Your instructions :: Set down, please, exactly the lines below that run from the line with "# The label" to the line with "# meshes and only get their materials.", both lines included.
[Material provided start]
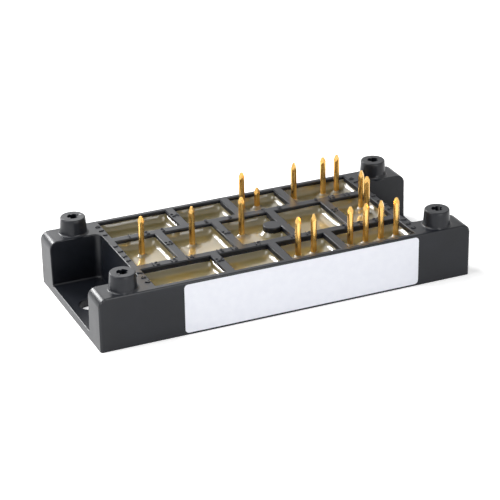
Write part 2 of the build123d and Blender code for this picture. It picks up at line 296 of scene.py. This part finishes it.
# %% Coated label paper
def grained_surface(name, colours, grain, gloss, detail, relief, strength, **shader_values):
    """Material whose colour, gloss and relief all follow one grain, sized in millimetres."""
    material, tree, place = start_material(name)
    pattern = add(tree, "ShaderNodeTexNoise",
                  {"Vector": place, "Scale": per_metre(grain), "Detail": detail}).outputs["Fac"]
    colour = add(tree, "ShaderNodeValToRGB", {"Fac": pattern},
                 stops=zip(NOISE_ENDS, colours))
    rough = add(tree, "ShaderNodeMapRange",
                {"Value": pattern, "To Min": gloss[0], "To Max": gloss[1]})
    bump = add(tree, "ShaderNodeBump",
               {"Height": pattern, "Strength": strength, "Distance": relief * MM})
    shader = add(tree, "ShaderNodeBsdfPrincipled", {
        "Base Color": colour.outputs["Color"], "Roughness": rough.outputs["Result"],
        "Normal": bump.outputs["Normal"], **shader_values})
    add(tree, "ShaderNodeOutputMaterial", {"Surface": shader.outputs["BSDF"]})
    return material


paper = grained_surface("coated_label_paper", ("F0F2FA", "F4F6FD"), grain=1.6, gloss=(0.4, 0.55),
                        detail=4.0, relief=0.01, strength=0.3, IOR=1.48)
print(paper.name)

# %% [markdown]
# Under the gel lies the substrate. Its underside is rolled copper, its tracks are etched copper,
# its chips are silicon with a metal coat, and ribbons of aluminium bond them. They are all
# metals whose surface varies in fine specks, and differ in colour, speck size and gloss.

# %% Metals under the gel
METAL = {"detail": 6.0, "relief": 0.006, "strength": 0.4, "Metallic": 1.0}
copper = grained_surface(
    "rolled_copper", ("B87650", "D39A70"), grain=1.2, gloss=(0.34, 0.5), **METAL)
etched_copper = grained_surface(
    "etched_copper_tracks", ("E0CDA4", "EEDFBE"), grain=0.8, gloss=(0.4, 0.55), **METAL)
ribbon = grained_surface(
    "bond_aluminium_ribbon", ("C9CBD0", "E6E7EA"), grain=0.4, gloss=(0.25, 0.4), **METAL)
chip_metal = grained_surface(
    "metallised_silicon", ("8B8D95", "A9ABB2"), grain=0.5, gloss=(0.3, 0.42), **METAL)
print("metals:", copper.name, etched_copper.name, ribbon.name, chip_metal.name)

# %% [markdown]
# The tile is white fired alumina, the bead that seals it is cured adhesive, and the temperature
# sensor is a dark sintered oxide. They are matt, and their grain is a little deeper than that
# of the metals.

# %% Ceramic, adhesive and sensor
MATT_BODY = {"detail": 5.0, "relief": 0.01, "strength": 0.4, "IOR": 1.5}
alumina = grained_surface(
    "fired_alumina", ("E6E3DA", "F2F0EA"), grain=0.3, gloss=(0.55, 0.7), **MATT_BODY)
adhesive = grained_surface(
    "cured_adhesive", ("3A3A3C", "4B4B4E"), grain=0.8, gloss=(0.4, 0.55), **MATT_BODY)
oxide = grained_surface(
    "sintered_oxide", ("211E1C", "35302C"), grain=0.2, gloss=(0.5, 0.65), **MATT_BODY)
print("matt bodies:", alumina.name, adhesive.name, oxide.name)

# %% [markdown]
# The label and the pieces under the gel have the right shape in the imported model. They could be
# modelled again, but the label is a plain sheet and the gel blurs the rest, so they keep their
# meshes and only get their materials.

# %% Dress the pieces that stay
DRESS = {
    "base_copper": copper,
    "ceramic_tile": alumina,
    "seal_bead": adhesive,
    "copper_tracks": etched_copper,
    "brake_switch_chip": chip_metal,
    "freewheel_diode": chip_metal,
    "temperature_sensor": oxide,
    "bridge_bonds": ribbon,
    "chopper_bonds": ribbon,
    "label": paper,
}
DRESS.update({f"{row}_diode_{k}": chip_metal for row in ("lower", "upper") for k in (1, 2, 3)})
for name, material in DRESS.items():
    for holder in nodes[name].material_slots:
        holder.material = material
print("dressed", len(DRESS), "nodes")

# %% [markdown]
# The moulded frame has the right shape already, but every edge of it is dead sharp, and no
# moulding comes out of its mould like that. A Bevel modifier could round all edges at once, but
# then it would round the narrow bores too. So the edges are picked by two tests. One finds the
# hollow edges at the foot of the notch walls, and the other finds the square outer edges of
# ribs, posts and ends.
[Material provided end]
Reply ::
# The label and the pieces under the gel have the right shape in the imported model. They could be
# modelled again, but the label is a plain sheet and the gel blurs the rest, so they keep their
# meshes and only get their materials.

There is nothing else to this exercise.